Using Acrobat 8 and choosing OCR Text Recognition and then Recognizing Text Using OCR one gets a default window where he can edit the settings.
If one does so, he gets 3 options, the important one is PDF Output Style, and from the 3 options one gets here, 2 produce one type of PDF and the past one (Formatted Text and Graphics) produces a different type of PDF.

So:

1 - the first 2 options (beginning with Searchable…) produce a PDF with 2 layers, the first layer is an image on the page, the second sits under the first, hidden from view and contains the text, positioned exactly in the same place where the “upper” image shows the text.
The result for the user is, he sees and image when viewing the PDF, but he can select the text and copy it, also he can (per example) find a word/frase in the document, etc…

2 - the last option, gives just one layer with text and images. These images are, real images in the original scan, like tables or photos, Acrobat could identify as images and all the letters Acrobat had doubts about. One can get rid of these doing a proof reading. This can be done by choosing again OCR Text Recognition and then Find First OCR Suspect (or find all), then one gets a window with the first one and a proposition for the text to be, one can accept or correct, once corrected the image is substituted by the correct letters, and Acrobat jumps to the next situation… and this goes on up to the end of the PDF.

Finally, there is the problem with images.
The Biggest impact optimizing has in the file is by compressing images, so if one has PDF’s (even by OCRing) of type (1), and lowers the resolution of the original up image layer, the file drops dramatically in size but at the cost of image quality. This happens also if one lowers the quality too… just like if one lowers the compression on a digitized photo.

harryE123
12-30-2008, 12:41 PM
Hey guys, much thanks for the replies.

@pdurrant: Yes I suppose that's what it's doing, as you say it is. That said the major degradation is between (after) ocr and the final product of optimization.

@ddharriman: 1. I am using Acrobat 8 Professional. 2. I have uploaded a screen capture of my settings, namely they are searchable image, english, and 600 dpi.

Reading the rest of your expemplary reply makes a lot of sense, I 've understood quite a few things.

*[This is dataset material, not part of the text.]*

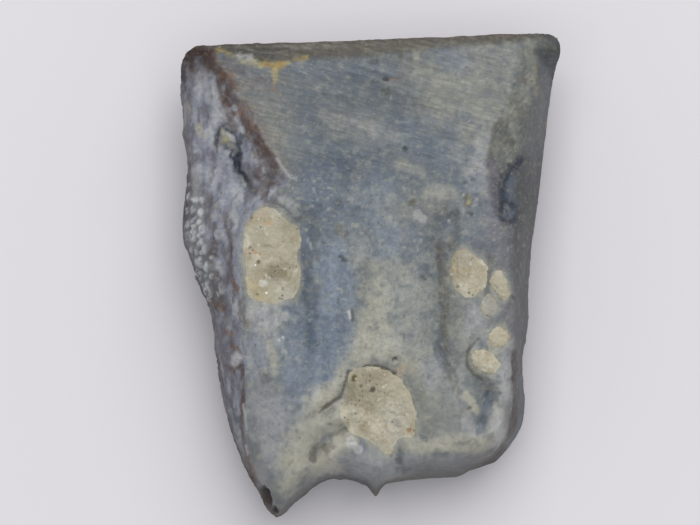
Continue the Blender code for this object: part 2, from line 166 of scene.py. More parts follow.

So, essentially if in ocr stage I choose 1,2 options and not 3 that will have an even worse impact in optimization (aka compression) since one layer of the document being a series of big images, optimizing them means degrading font quality. So I should rather aim for option 3 instead, sort out anything that was not recognized in the find suspect and then optimize (i.e. compress). (and then there's the reduced file size option which I have no idead what it does....) I have also attached the settings I use during optimization. :thanks: :xmas:

DDHarriman
12-30-2008, 04:44 PM
Basically correct.

But, sometimes it’s a question of trade in, in many businesses its’ acceptable levels of 99% accuracy instead of 100% in the OCR and/or one does not want to see bad recognized words/letters. In those circumstances it’s chosen one of the first 2 options.

The 3th gives also and directly the smaller file, as what you get mostly is just pure text (with some formatting) and not a bitmap image.

I also advise you to use the option Advanced, Pdf Optimizer instead of the option you are using, as here you get much better control to the output.
Also you have in this option in the up corner the button Audit space usage that permits you to see what is taking the space in your PDF.

harryE123
12-31-2008, 11:40 PM
Happy new year guys, thanks dd, for the replies, I got to tell you man, this is such hard work, I ll start reading an acrobat "bible" book because I am not happy with any of the results so far:

1. some books lend themselves to ocr better of course as anyone might imagine due to them carrying little graphs and pictures, but even these though they gain tremendously, as pdurrant mentioned above, in size I get "funny" fonts there too, most of the text is recognized ok, that is about roughly 97% or more, but the characters get a weird spacing such as this: "t his is a s a mple", of course the spacing isn't as pronounced in being erroneous but it's close.

2. When I apply optimization afterwards I get very weird results too, I try edge shadow removal (agressive) but it almost doesn't work at all, as far as I can tell none of the long solid slim black lines in the margins are recognised as such and removed and if I set the default settings to it I get a LARGER file after the optimization to an ocr book of about 200 pages (with ocr choice 3, not the bitmaps). How can that be. I 'll take your advice dd, and try the "Advanced optimization" but at the moment I struggle to find how this complements, surpasses or corresponds to the simple optimization.

3. With some books with a lot of pictures and graphs ocr type 3 choice is simply unacceptable.

4. One of my original queries still holds and is still very perplexing how by simply applying ocr type I or II I get a degraded quality, should just a sublayer be added, thus more size, but same quality bitmap, why do I get LESS quality there, and less size, it's not supposed to do anything on top of the bitmaps just adding the text sublayer...very strange.

5. The only thing (sigh...) that puts a smile on my face is applying the size reduction by making it compatible to acrobat 8 and above, which it figures just subtracts some levels of compatibility and gains in size which are adequate. This works well so far, no problems.

6. it's very confusing because there are so many things you gotta factor in one of them being the initial choice for quality when merging the original jpgs, should I aim for the highest then work my way down through the various optimizations and ocrs, or should I opt for the middle way, the second choice...

I didn't expect this whole process to be so hard and counter intuitive esp. with such an expensive product as acrobat...oh well...computers...I am computer scientist I should have expected that...

HAPPY NEW YEAR TO ALL, HAPPY READING, BEST OF HEALTH TO YOU AND YOUR LOVED ONES.